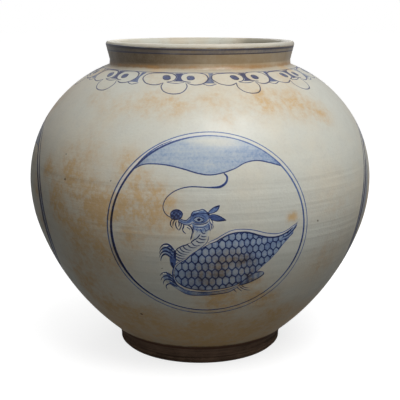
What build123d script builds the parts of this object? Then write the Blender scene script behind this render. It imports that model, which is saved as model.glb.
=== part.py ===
from build123d import *
import os
from math import acos, asin, atan, cos, degrees, radians, sin, sqrt, tan

# A large Korean storage jar of the moon-jar family, in millimetres.
# The axis is Z and the origin is the centre of the foot's resting plane.
# Two thrown bowls are luted rim to rim at the belly, a turned foot ring is luted under the
# lower bowl and a thrown collar round the shoulder's opening. Slip fills each seam, and a
# thin coat of glaze lies over the fired clay, apart from the foot.
# Every piece is first drawn as a section, with radius across and height up.

# ---- the glazed outside -------------------------------------------------------------------
belly_radius = 220.0
belly_height = 221.0          # height of the widest line, and of the seam between the bowls
total_height = 396.0
upper_fullness = 0.984        # first arc above the belly, against one arc up to the neck
upper_turn = 36.0             # and the degrees that it turns, before the shoulder's arc
lower_fullness = 0.75         # first arc below the belly, against one arc down to the foot
lower_turn = 19.0             # and the degrees that it turns, before the lower body's arc

# ---- walls, floor and coats ---------------------------------------------------------------
body_wall = 9.0
floor_thickness = 14.0
floor_corner = 85.0           # inside radius where the wall turns into the floor
glaze_coat = 0.5
slip_layer = 1.2

# ---- neck and lip -------------------------------------------------------------------------
neck_height = 28.3            # from where the neck's line meets the shoulder's to the lip's top
neck_base_radius = 114.0      # outside, at that meeting
neck_flare = 6.9              # how far the neck leans out over its height
neck_wall = 10.5
lip_flat = 1.3                # left between the lip's two rounds
lip_outer_round = 3.2         # the tighter one; the inner one takes up the rest of the wall
collar_fillet = 3.0           # hollow curve between shoulder and neck
throat_round = 14.0           # inside edge between shoulder and neck
collar_skirt = 9.0            # how far out from the neck the collar is luted to the bowl

# ---- seam between the two bowls -----------------------------------------------------------
rim_bevel = 3.0               # depth of the V that the two rims meet in
ridge_height = 18.0           # band of slip pressed over the seam inside the jar
ridge_proud = 2.0

# ---- foot ---------------------------------------------------------------------------------
foot_seam_radius = 111.0      # outside edge of the foot, where it meets the bowl
foot_seam_height = 22.1
foot_spread = 4.0             # how far the foot's wall spreads up towards the bowl
foot_bevel = 3.0
foot_rest_width = 13.0        # from the bevel to the inside edge, on the resting plane
foot_edge_round = 1.5
foot_draft = 3.0              # how far the ring's inside leans in towards its top
recess_depth = 12.0
recess_cove = 4.0             # slip smoothed into the corner under the bowl
glaze_line_rise = 4.0         # lower edge of the outside glaze, above the foot's seam
glaze_roll = 1.0              # bead that the glaze gathers into along that edge
bare_foot_height = 4.0        # the ring's inside is wiped bare up to here
groove_count = 2              # turning grooves round the foot
groove_start = 7.5            # height of the lowest
groove_step = 6.0
groove_radius = 2.2
groove_depth = 0.7

# ---- sizes worked out from the ones above -------------------------------------------------
overrun = 20.0                # how far a cutting outline runs past what it cuts
clay_top = total_height - glaze_coat
inner_inset = glaze_coat + body_wall
inner_radius = belly_radius - inner_inset
floor_top = recess_depth + floor_thickness
neck_base_height = total_height - neck_height
neck_lean = neck_flare / neck_height
lean_stretch = sqrt(1 + neck_lean**2)
throat_radius = neck_base_radius - neck_wall * lean_stretch
collar_seam_radius = neck_base_radius + collar_skirt
foot_radius = foot_seam_radius - foot_spread
foot_inner_radius = foot_radius - foot_bevel - foot_rest_width
glaze_line_height = foot_seam_height + glaze_line_rise


def region(*points):
    """A straight-sided face through these points."""
    return make_face(Polyline(*points, close=True))


def revolved(face):
    """Turn a section once round the jar's axis."""
    return revolve(Plane.XZ * face, Axis.Z, 360)


def corner_near(face, point):
    """The section's corner nearest to this point."""
    return face.vertices().sort_by_distance(Vector(*point, 0))[0]


# ---- the round body -----------------------------------------------------------------------
def tangent_arcs(end_radius, rise, fullness, turn_degrees):
    """Two tangent arcs from the belly, upright there, to a point this far above or below it.

    Returns the first arc's radius, the second's, and the second's centre as radius and rise.
    """
    across = belly_radius - end_radius
    first = fullness * (across**2 + rise**2) / (2 * across)
    turn = radians(turn_degrees)
    joint = Vector(belly_radius - first + first * cos(turn), first * sin(turn))
    inward = Vector(-cos(turn), -sin(turn))
    chord = Vector(end_radius, rise) - joint
    second = chord.dot(chord) / (2 * chord.dot(inward))
    centre = joint + inward * second
    return first, second, (centre.X, centre.Y)


upper_arc, shoulder_arc, shoulder_middle = tangent_arcs(
    neck_base_radius, neck_base_height - belly_height, upper_fullness, upper_turn
)
lower_arc, under_arc, under_middle = tangent_arcs(
    foot_seam_radius, belly_height - foot_seam_height, lower_fullness, lower_turn
)
shoulder_centre = (shoulder_middle[0], belly_height + shoulder_middle[1])
under_centre = (under_middle[0], belly_height - under_middle[1])


def shoulder_angle(radius):
    """Degrees above the belly's level at which the glazed shoulder has this radius."""
    return degrees(acos((radius - shoulder_centre[0]) / shoulder_arc))


def shoulder_point(radius, inset):
    """Point under the glazed shoulder's circle of this radius, inset along its normal."""
    turn = radians(shoulder_angle(radius))
    reach = shoulder_arc - inset
    return shoulder_centre[0] + reach * cos(turn), shoulder_centre[1] + reach * sin(turn)


def lower_body_radius(height, inset):
    """Radius of the lower body at this height, inset along its normal."""
    drop = under_centre[1] - height
    return under_centre[0] + sqrt((under_arc - inset) ** 2 - drop**2)


def lower_body_height(radius, inset):
    """Height of the lower body at this radius, inset along its normal."""
    across = radius - under_centre[0]
    return under_centre[1] - sqrt((under_arc - inset) ** 2 - across**2)


def round_body(inset, bottom):
    """The two bowls filled to the axis, inset along the normal, down to a flat bottom."""
    drop = degrees(asin((under_centre[1] - bottom) / (under_arc - inset)))
    rise = shoulder_angle(throat_radius - throat_round / 2)
    start = (belly_radius - inset, belly_height)
    upper = JernArc(start, (0, 1), upper_arc - inset, upper_turn)
    shoulder = JernArc(upper @ 1, upper % 1, shoulder_arc - inset, rise - upper_turn)
    lower = JernArc(start, (0, -1), lower_arc - inset, -lower_turn)
    under = JernArc(lower @ 1, lower % 1, under_arc - inset, lower_turn - drop)
    top = shoulder @ 1
    foot = under @ 1
    inside = Polyline((top.X, top.Y), (0, top.Y), (0, foot.Y), (foot.X, foot.Y))
    return make_face([upper, shoulder, lower, under, inside])


# ---- the neck -----------------------------------------------------------------------------
def neck_radius(height, inset):
    """Radius of the neck's leaning wall at this height, inset along its normal."""
    out = neck_lean * (height - neck_base_height)
    return neck_base_radius + out - inset * lean_stretch


sharp_edge = radians(90) - atan(neck_lean)     # the lip's angle outside, before its rounds
blunt_edge = radians(90) + atan(neck_lean)     # and inside
lip_outer_width = lip_outer_round / tan(sharp_edge / 2)
lip_inner_width = neck_wall * lean_stretch - lip_flat - lip_outer_width
lip_inner_round = lip_inner_width * tan(blunt_edge / 2)
crest_inset = glaze_coat + (lip_outer_width + lip_flat / 2) / lean_stretch


def neck_filled(inset, top):
    """The neck filled to the axis, from inside the shoulder to this height."""
    seat = neck_base_height - 2 * body_wall
    return region((0, seat), (neck_radius(seat, inset), seat), (neck_radius(top, inset), top), (0, top))


# ---- sections of the whole wall -----------------------------------------------------------
def hollow_section():
    """The space inside the clay: floor, round body, throat and neck."""
    bore = neck_filled(glaze_coat + neck_wall, clay_top + overrun)
    space = round_body(inner_inset, floor_top) + bore
    floor_edge = (lower_body_radius(floor_top, inner_inset), floor_top)
    space = fillet(corner_near(space, floor_edge), floor_corner)
    throat_edge = (throat_radius, shoulder_point(throat_radius, inner_inset)[1])
    space = fillet(corner_near(space, throat_edge), throat_round)
    ridge_arc = ((ridge_height / 2) ** 2 + ridge_proud**2) / (2 * ridge_proud)
    bulge = Pos(inner_radius - ridge_proud + ridge_arc, belly_height) * Circle(ridge_arc)
    return space - bulge, space & bulge


def wall_section(space):
    """The clay wall from the bowl's underside to the lip, before it is divided into pieces."""
    outside = round_body(glaze_coat, recess_depth) + neck_filled(glaze_coat, clay_top)
    neck_corner = (neck_base_radius, neck_base_height)
    outside = fillet(corner_near(outside, neck_corner), collar_fillet)
    wall = outside - space
    for inset, round_radius in ((glaze_coat, lip_outer_round), (glaze_coat + neck_wall, lip_inner_round)):
        wall = fillet(corner_near(wall, (neck_radius(clay_top, inset), clay_top)), round_radius)
    return wall


def waist_band(thickness):
    """The V-shaped layer between the two bowls' rims."""
    middle = (inner_radius + belly_radius) / 2
    inside, outside = inner_radius - overrun, belly_radius + overrun
    slope = 2 * rim_bevel / (body_wall + glaze_coat)
    rise = slope * (middle - inside) - rim_bevel
    low, high = belly_height - thickness / 2, belly_height + thickness / 2
    return region(
        (inside, low + rise), (middle, low - rim_bevel), (outside, low + rise),
        (outside, high + rise), (middle, high - rim_bevel), (inside, high + rise),
    )


def collar_band(thickness):
    """The layer square to the wall between the upper bowl's opening and the collar."""
    outer = Vector(*shoulder_point(collar_seam_radius, -overrun))
    inner = Vector(*shoulder_point(collar_seam_radius, overrun))
    along = (outer - inner).normalized()
    side = Vector(-along.Y, along.X) * (thickness / 2)
    corners = (outer + side, inner + side, inner - side, outer - side)
    return region(*((corner.X, corner.Y) for corner in corners))


# ---- the foot -----------------------------------------------------------------------------
foot_top = lower_body_height(foot_seam_radius, glaze_coat)
foot_arc = (foot_spread**2 + (foot_top - foot_bevel) ** 2) / (2 * foot_spread)


def foot_wall_radius(height):
    """Radius of the foot's outside at this height, where it spreads up towards the bowl."""
    return foot_radius + foot_arc - sqrt(foot_arc**2 - (height - foot_bevel) ** 2)


def recess_section(corner):
    """The space under the bowl inside the foot ring, drawn on both sides of the axis."""
    top = foot_inner_radius - foot_draft
    space = region(
        (-foot_inner_radius, 0), (foot_inner_radius, 0), (top, recess_depth), (-top, recess_depth)
    )
    if corner:
        space = fillet([corner_near(space, (x, recess_depth)) for x in (-top, top)], corner)
    return space


def foot_outline():
    """The foot ring's section, run up into the bowl that it will be cut to fit."""
    side = TangentArc((foot_radius, foot_bevel), (foot_seam_radius, foot_top), tangent=(0, 1))
    rest = Polyline(
        (foot_seam_radius, foot_top),
        (foot_inner_radius - foot_draft, foot_top),
        (foot_inner_radius - foot_draft, recess_depth),
        (foot_inner_radius, 0),
        (foot_radius - foot_bevel, 0),
        (foot_radius, foot_bevel),
    )
    ring = make_face([side, rest])
    ring = fillet(corner_near(ring, (foot_inner_radius, 0)), foot_edge_round)
    for height in (groove_start + groove_step * number for number in range(groove_count)):
        across = foot_wall_radius(height) + groove_radius - groove_depth
        ring -= Pos(across, height) * Circle(groove_radius)
    return ring


# ---- the pieces ---------------------------------------------------------------------------
def jar_sections():
    """Every piece of the jar as a section, by name."""
    space, ridge = hollow_section()
    wall = wall_section(space)
    past_axis = region((-belly_radius, 0), (0, 0), (0, total_height), (-belly_radius, total_height))

    # the two bowls, the collar and the slip between them
    waist, collar = waist_band(slip_layer), collar_band(slip_layer)
    bowls = (wall - ridge - waist - collar).faces().sort_by(Axis.Y)
    pieces = {"lower_bowl": bowls[0], "upper_bowl": bowls[1], "neck_collar": bowls[2]}
    pieces["waist_slip"] = (wall & waist) + ridge
    pieces["neck_slip"] = wall & collar

    # the foot, cut to the bowl's underside with room for its slip
    ring = foot_outline()
    seat = offset(wall, slip_layer, kind=Kind.ARC)
    recess = recess_section(recess_cove)
    cove = recess_section(0) - recess - past_axis
    pieces["foot_ring"] = ring - seat
    pieces["foot_slip"] = (ring & (seat - wall)) + (cove - ring)

    # the coats of glaze
    skin = offset(wall, glaze_coat, kind=Kind.ARC) - wall - past_axis
    core = round_body(inner_inset - body_wall / 2, floor_top - floor_thickness / 2)
    core += neck_filled(crest_inset, total_height + overrun)
    core_corner = (neck_base_radius - crest_inset, neck_base_height - body_wall / 2)
    core = fillet(corner_near(core, core_corner), (throat_round + collar_fillet) / 2)
    bare = region((0, -overrun), (belly_radius, -overrun),
                  (belly_radius, glaze_line_height), (0, glaze_line_height))
    line_radius = lower_body_radius(glaze_line_height, glaze_coat)
    roll = Pos(line_radius, glaze_line_height) * Circle(glaze_roll)
    pieces["outer_glaze"] = (skin - core - bare) + (roll - wall)
    pieces["inner_glaze"] = skin & core
    wiped = region((0, bare_foot_height), (belly_radius, bare_foot_height),
                   (belly_radius, recess_depth), (0, recess_depth))
    pieces["base_glaze"] = (recess - offset(recess, -glaze_coat, kind=Kind.ARC)) & wiped
    return pieces


os.makedirs("parts", exist_ok=True)
for name, section in jar_sections().items():
    export_step(revolved(section), f"parts/{name}.step")
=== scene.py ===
# %% [markdown]
# # A painted storage jar
# The jar is a big round pot on a turned foot: two thrown bowls luted rim to rim, a collar for a
# neck, a thin coat of glaze, and blue painting under the glaze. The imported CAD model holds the
# clay, the slip and the glaze as solids. This lesson dresses it: it makes the glaze as a smooth
# skin, paints it with strokes of cobalt, and gives every piece its finish.

from math import atan, cos, degrees, pi, radians, sin, sqrt

import bpy
import numpy as np
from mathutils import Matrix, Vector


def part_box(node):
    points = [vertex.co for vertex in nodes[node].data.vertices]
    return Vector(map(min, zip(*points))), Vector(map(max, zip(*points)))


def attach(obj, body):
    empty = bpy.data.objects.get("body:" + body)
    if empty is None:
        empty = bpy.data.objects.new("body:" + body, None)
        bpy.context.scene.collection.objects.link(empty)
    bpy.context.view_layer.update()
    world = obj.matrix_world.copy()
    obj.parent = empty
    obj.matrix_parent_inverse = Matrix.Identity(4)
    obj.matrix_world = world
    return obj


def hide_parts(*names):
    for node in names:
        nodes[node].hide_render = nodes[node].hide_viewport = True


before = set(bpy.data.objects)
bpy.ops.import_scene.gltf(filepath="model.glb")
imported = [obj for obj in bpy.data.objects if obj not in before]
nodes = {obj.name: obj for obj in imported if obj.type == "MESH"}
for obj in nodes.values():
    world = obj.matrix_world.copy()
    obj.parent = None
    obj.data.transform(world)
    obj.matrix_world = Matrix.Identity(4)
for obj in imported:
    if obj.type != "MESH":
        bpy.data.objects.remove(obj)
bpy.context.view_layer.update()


# %% [markdown]
# ## The camera
# The photograph was taken from the front and a little above the belly, with a long lens. A camera
# model was fitted to the jar's outline, which gives the place, the tilt and the focal length. The
# same numbers are used below to lay a point of the photograph on the jar. A camera set by eye would
# do for a picture, but strokes laid through it would then miss their places.

# %% Camera at the photograph's viewing angle
PHOTO_SIDE = 400
FOCAL_PIXELS = 862.4
EYE = np.array((0.0, -1.1195, 0.4367))
TILT = 0.2194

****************

• [Task instructions]: Everything from the line containing "recess = recess_section(recess_cove)" down to the line containing "if empty is" should be retyped exactly, both lines included, and nothing more.

• [Task answer]:
    recess = recess_section(recess_cove)
    cove = recess_section(0) - recess - past_axis
    pieces["foot_ring"] = ring - seat
    pieces["foot_slip"] = (ring & (seat - wall)) + (cove - ring)

    # the coats of glaze
    skin = offset(wall, glaze_coat, kind=Kind.ARC) - wall - past_axis
    core = round_body(inner_inset - body_wall / 2, floor_top - floor_thickness / 2)
    core += neck_filled(crest_inset, total_height + overrun)
    core_corner = (neck_base_radius - crest_inset, neck_base_height - body_wall / 2)
    core = fillet(corner_near(core, core_corner), (throat_round + collar_fillet) / 2)
    bare = region((0, -overrun), (belly_radius, -overrun),
                  (belly_radius, glaze_line_height), (0, glaze_line_height))
    line_radius = lower_body_radius(glaze_line_height, glaze_coat)
    roll = Pos(line_radius, glaze_line_height) * Circle(glaze_roll)
    pieces["outer_glaze"] = (skin - core - bare) + (roll - wall)
    pieces["inner_glaze"] = skin & core
    wiped = region((0, bare_foot_height), (belly_radius, bare_foot_height),
                   (belly_radius, recess_depth), (0, recess_depth))
    pieces["base_glaze"] = (recess - offset(recess, -glaze_coat, kind=Kind.ARC)) & wiped
    return pieces


os.makedirs("parts", exist_ok=True)
for name, section in jar_sections().items():
    export_step(revolved(section), f"parts/{name}.step")
=== scene.py ===
# %% [markdown]
# # A painted storage jar
# The jar is a big round pot on a turned foot: two thrown bowls luted rim to rim, a collar for a
# neck, a thin coat of glaze, and blue painting under the glaze. The imported CAD model holds the
# clay, the slip and the glaze as solids. This lesson dresses it: it makes the glaze as a smooth
# skin, paints it with strokes of cobalt, and gives every piece its finish.

from math import atan, cos, degrees, pi, radians, sin, sqrt

import bpy
import numpy as np
from mathutils import Matrix, Vector


def part_box(node):
    points = [vertex.co for vertex in nodes[node].data.vertices]
    return Vector(map(min, zip(*points))), Vector(map(max, zip(*points)))


def attach(obj, body):
    empty = bpy.data.objects.get("body:" + body)
    if empty is None:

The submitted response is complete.